Conflicts of interest
When structuring such a contract, I believe it's important to realize that there is a conflict of interest in the industry. As a life insurance producer, I am compensated directly by how much insurance I sell. If this is the case, I will be compensated at the highest level when 100 percent of the premium is paying for insurance.
However, if I structure a maximum efficient contract, it is quite different. I am actually creating a policy that has the least amount of insurance for the most amount of premium without crossing the MEC line. In this case, a much smaller percentage is paying for insurance with the difference going towards paid up additions, which is reflected in cash values. With this type of contract design, in comparison to straight life insurance, it is the least amount of commission for the amount of premium contribution. The marathon and the maximum efficient contract
Although several financial vehicles can work, a maximum efficient contract would be a great example of marathon money. With the marathon, it's about the steady athlete, the one who does the right thing over and over for long periods of time. They are conscious about wasting resources and spending energy in areas that are unproductive. The athletes maintain their pace and steadily increase their speed while protecting the finish. If the client wants to be the first out of the stadium, this type of strategy simply isn't going to be the right fit. Many other financial vehicles are surely built to come out of the stadium first during those initial years. However, this marathon is not won during the first mile, nor the first year. It's not how you leave the gate, it's how you finish.

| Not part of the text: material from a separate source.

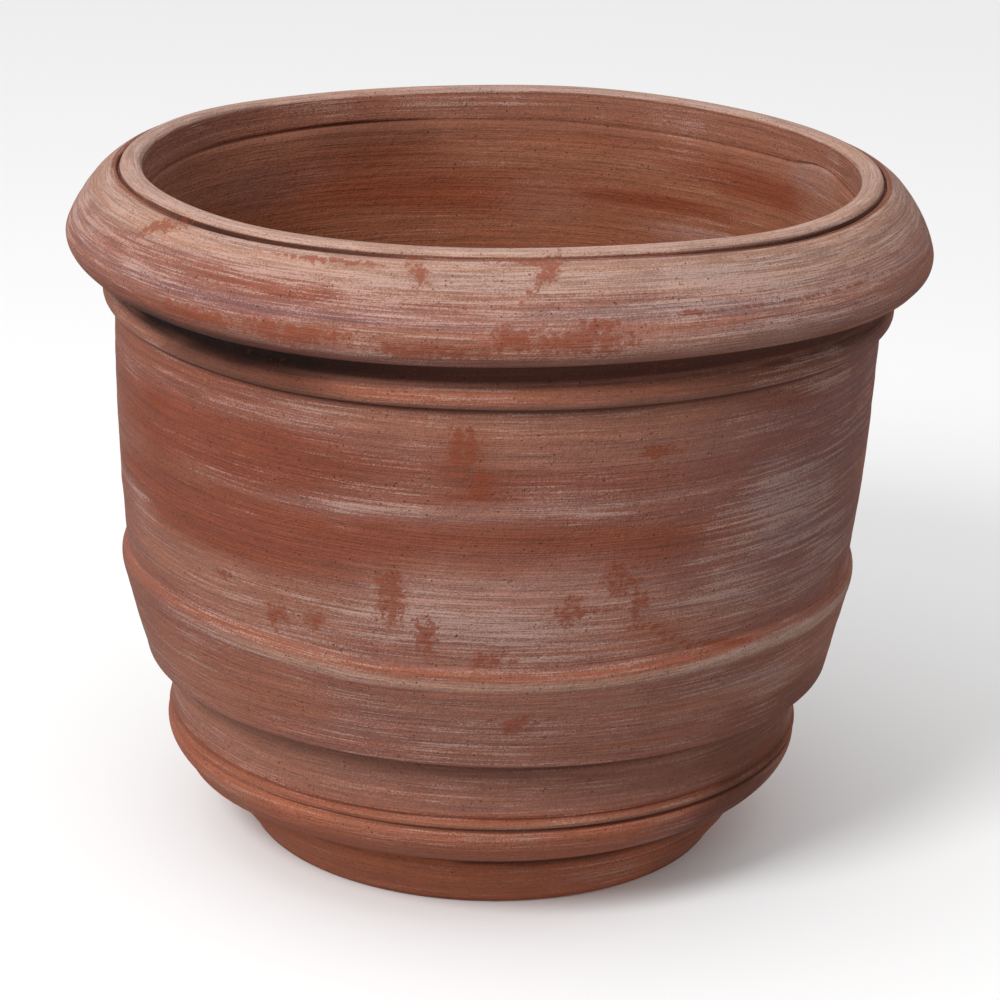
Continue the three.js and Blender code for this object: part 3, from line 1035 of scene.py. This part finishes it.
def make_camera():
    """Stands in front of the pot, a little above it, with the small tilt of a hand-held camera."""
    data = bpy.data.cameras.new("camera")
    data.lens = LENS
    data.sensor_width = SENSOR_WIDTH
    data.clip_end = CLIP_END
    camera = add_object("camera", data)
    forward = Vector((math.sin(TURN_RIGHT) * math.cos(LOOK_DOWN),
                      math.cos(TURN_RIGHT) * math.cos(LOOK_DOWN), -math.sin(LOOK_DOWN)))
    level = Vector((math.cos(TURN_RIGHT), -math.sin(TURN_RIGHT), 0.0))
    upright = level.cross(forward)
    right = level * math.cos(TILT) + upright * math.sin(TILT)
    up = upright * math.cos(TILT) - level * math.sin(TILT)
    turn = Matrix((right, up, -forward)).transposed().to_4x4()
    place = Vector((0.0, -VIEW_DISTANCE * MM, EYE_HEIGHT * MM))
    camera.matrix_world = Matrix.Translation(place) @ turn
    bpy.context.scene.camera = camera


def paper_material():
    paper = bpy.data.materials.new("studio_paper")
    paper.use_nodes = True
    shader = paper.node_tree.nodes["Principled BSDF"]
    shader.inputs["Base Color"].default_value = FLOOR_TONE
    shader.inputs["Roughness"].default_value = FLOOR_ROUGHNESS
    shader.inputs["Specular IOR Level"].default_value = 0.0
    return paper


def make_floor():
    mesh = bpy.data.meshes.new("studio_floor")
    corners = [(x * FLOOR_REACH, y * FLOOR_REACH, 0) for x, y in ((-1, -1), (1, -1), (1, 1), (-1, 1))]
    mesh.from_pydata(corners, [], [(0, 1, 2, 3)])
    floor = add_object("studio_floor", mesh)
    mesh.materials.append(paper_material())
    # The clay is lit by the sky and the key alone, as over a dark ground.
    floor.visible_diffuse = False


def make_sky():
    """A soft overhead sky that fades towards the ground and is dimmer on the right."""
    world = bpy.data.worlds.new("studio_sky")
    world.use_nodes = True
    graph = Graph(world)
    sky = world.node_tree.nodes["Background"]
    x, _, z = graph.axes(graph.node("ShaderNodeTexCoord").outputs["Generated"])
    upward = graph.step(z, *SKY_FADE, GROUND_GLOW, SKY_GLOW)
    sideways = graph.step(x, -1.0, 1.0, LEFT_GLOW, RIGHT_GLOW, shape="LINEAR")
    graph.feed(sky.inputs["Strength"], graph.math("MULTIPLY", upward, sideways))
    graph.feed(sky.inputs["Color"], (1.0, 1.0, 1.0, 1.0))
    bpy.context.scene.world = world


def make_key_light():
    """One large soft light at the front left, above the pot."""
    data = bpy.data.lights.new("key_light", "AREA")
    data.shape = "DISK"
    data.size = KEY_WIDTH
    data.energy = KEY_WATTS
    lamp = add_object("key_light", data)
    lamp.location = KEY_PLACE
    lamp.rotation_euler = (Vector(KEY_AIM) - Vector(KEY_PLACE)).to_track_quat("-Z", "Y").to_euler()


bpy.context.scene.view_settings.view_transform = "Standard"
make_camera()
make_pot()
make_floor()
make_sky()
make_key_light()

What benefits do you want?
The benefits of properly structured permanent life insurance may include tax deferred growth, tax free distributions, competitive returns, ability to make high contributions, disability protection, potential creditor protections, ability to use money as collateral, no loss provisions, guaranteed loan options with unstructured loan payments (meaning we set the terms, when and if we pay it back), liquidity, use and control of the money. In addition, there is no other financial vehicle that guarantees that what the client wants to happen will happen.
A maximum efficient contract is structured in a way to get the most of all these benefits to the maximum limit allowable by law. The question then becomes, "How much marathon money do you want to put into a position that would get all of these benefits to the maximum limit allowable by law?" The answer: As much as you possibly can.
Structured properly, there is no other financial vehicle that provides the same level of benefits as does permanent life insurance. The maximum efficient structure gives the contract the ability to reach the fastest speed possible while protecting its endurance until the finish.
When it comes to making a great difference, we do have a choice. Whether it is sprint money, marathon money, or a combination of the two, there are many options available. Choosing to do what is best for the client is one of the real keys to success and what makes us all winners. What do you think?